Compte tenu des tendances accaparatrices de cette «hyperprésidence», les autres organes du parti ont mal ou peu fonctionné. Même les G9 «ne se sont pas toujours avérés être les instances d’arbitrage attendues, mais plutôt des instances d’information ou de validation de décisions prises ailleurs, par la direction politique du parti ou les ministres». Le bureau politique ne fut qu’un «lieu d’entérinement de décisions prises ailleurs», et le Conseil de fédération, parlement interne composé de militants mais pas d’élus, a été marginalisé.

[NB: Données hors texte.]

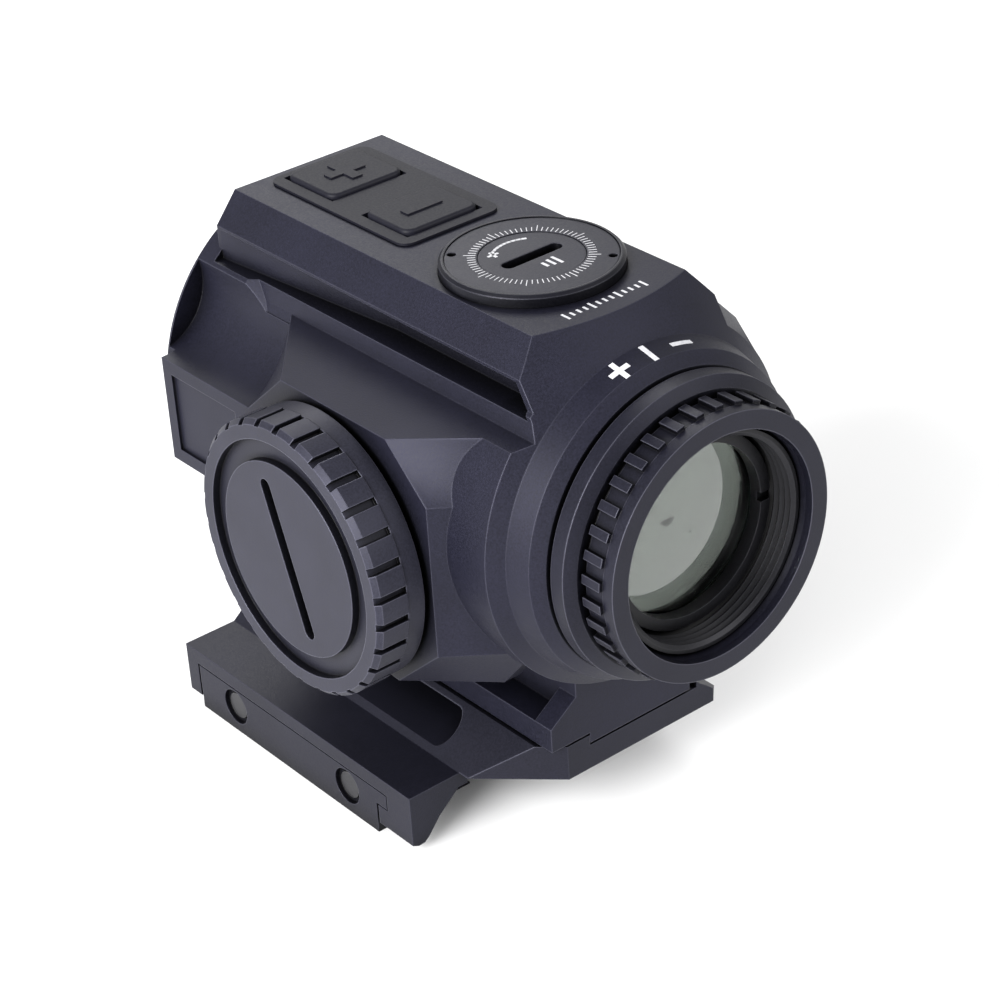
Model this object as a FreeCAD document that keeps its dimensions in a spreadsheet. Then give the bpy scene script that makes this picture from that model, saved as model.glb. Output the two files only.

Le bureau politique ne fut qu’un «lieu d’entérinement de décisions prises ailleurs».
Que faire?
En quelques pages, les germes d’un nouveau récit écologiste sont plantés. Il faut aux verts «une stratégie unique et un récit politique clair», qui les sorte de leur posture de leur «tentation expertocratique» de donneurs de leçons, et qui les décoince des trop nombreuses niches dans lesquelles ils se sont parfois enfermés. «Notre base électorale, plutôt centre-gauche, s’est réfugiée vers d’autres partis, notamment Les Engagés, ne se reconnaissant pas dans un discours peut-être trop extrême ou décalé par rapport aux enjeux du quotidien. Certains vont même jusqu’à regretter que nos militants, et surtout les plus… engagés, ne réalisent pas qu’ils sont en décalage avec notre électorat potentiel.» Les recommandations les moins convenues du rapport tiennent particulièrement à cela: Ecolo doit se recentrer sur l’environnement, «notre porte d’entrée» pour arriver sur tous les autres sujets, pour redevenir central.
C’est drôle, si l’on veut, et c’est paradoxal à coup sûr: c’est à peu près exactement ce que la note stratégique, présentée par Jean-Marc Nollet et Rajae Maouane, en 2019, proposait.